We’d fire off 5-6 Claude Code agents at once, each in its own git worktree, each porting a different route. A batch that’d take a human half a day landed in ~20 minutes.
What worked:
- Agents are great at pattern-following work — route ports, config files, mechanical refactors, addressing review feedback.
- Fresh-context self-review beats author review. We never let the agent that wrote the code review it. Author bias is real, even for an LLM. A zero-context reviewer cross-referencing the actual codebase caught bugs the author missed.
- Verify agent claims against the diff. Agents will confidently describe files and changes that aren’t in the PR. We learned to grep the diff before trusting a review. (One agent invented a 1,200-line feature that didn’t exist. Fun day.)
What still needed humans: architecture calls, subtle auth debugging, and the “is this actually safe to ship” judgment. The agents even found a real auth bug in our admin path that QA missed — but a human had to recognize why it mattered.
Shipping it without anyone noticing
We never did a big-bang cutover. We ran V2 on a separate subdomain for weeks, in parallel with V1.
The actual switch was a single Kubernetes HTTPRoute change — point app.endgame.io at the new webapp-api-srv + webapp-spa-srv, turn the old subdomain into a 301 redirect. That’s it. The scariest moment of the whole project was editing one YAML file, because everything behind it was already battle-tested.
Before we flipped traffic, we made sure the boring production stuff was done:
- Graceful shutdown —
server.stop(false), preStop hooks, health checks that return 503 during drain so the load balancer stops routing before pods die. - Version skew detection — when we deploy a new SPA build, clients on the old build get told to reload instead of hitting a stale API contract.
- HPA, PDB, liveness probes — the unsexy reliability scaffolding. Do it before the traffic, not after the incident.
- A rollback we’d actually tested. Flipping the HTTPRoute back was one command, and we’d practiced it.
The payoff
- Server response time dropped from ~506ms to ~25ms.
- The heaviest pages went from 3-4 second loads to under 200ms.
- We deleted ~70K lines of dead code on the way.
- Deploys got faster — killing the 5-minute Next.js build was most of it.

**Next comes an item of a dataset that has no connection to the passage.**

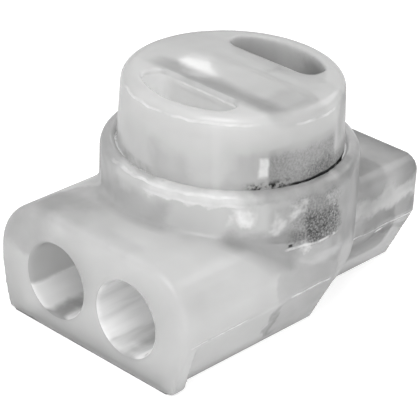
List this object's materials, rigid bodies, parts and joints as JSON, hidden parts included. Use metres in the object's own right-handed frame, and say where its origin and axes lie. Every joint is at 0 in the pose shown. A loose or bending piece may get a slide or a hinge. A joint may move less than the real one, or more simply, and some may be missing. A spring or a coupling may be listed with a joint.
{
  "type": "gel-filled crimp connector",
  "caption": "Small translucent wire connector with round wire ports, a raised press-down cap, a slotted metal contact and sealing gel.",
  "frame": {"origin": "on the barrel's axis, in the plane of the housing's flat base", "axes": "+Z towards the cap along the barrel's axis and the cap's travel, -Y out of the two front wire ports, +Y towards the tail, +X towards the web of the folded contact"},
  "size_m": [0.0082, 0.0119, 0.0076],
  "materials": {
    "housing_plastic": "translucent milky white moulding",
    "cap_plastic": "translucent milky white moulding, slightly greyer",
    "tinned_metal": "tin-plated brass sheet, dull with a fine grain",
    "gel": "clear soft sealing gel"
  },
  "bodies": {
    "housing": {"housing": "housing_plastic", "sealing_gel": "gel"},
    "plunger": {"cap": "cap_plastic", "contact_element": "tinned_metal"}
  },
  "joints": [
    {"name": "cap_press", "type": "slide", "parent": "housing", "child": "plunger", "axis": [0, 0, -1], "range_m": [0, 0.0022], "deforming": ["sealing_gel"]}
  ]
}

The mental model for users changed too. It used to be “is the app even working?” during a multi-second blank screen. Now the shell paints in ~25ms and data streams in. The question became “how fast does the data load,” which is a much nicer problem to have.
What we’d tell you
- Ask if you actually need your framework’s headline feature. We didn’t need SSR. That admission unlocked everything.
- Re-route, don’t rewrite. Path-alias your existing components into the new shell. The features don’t need to know.
- Use agents for the mechanical 80%, fresh-context review for safety, and humans for the judgment calls.
- Run both versions in parallel and make the cutover a one-line, reversible config change.
- Do the production hardening before the traffic, not after.
Six weeks. No feature rewrites. No downtime. One nervous YAML edit.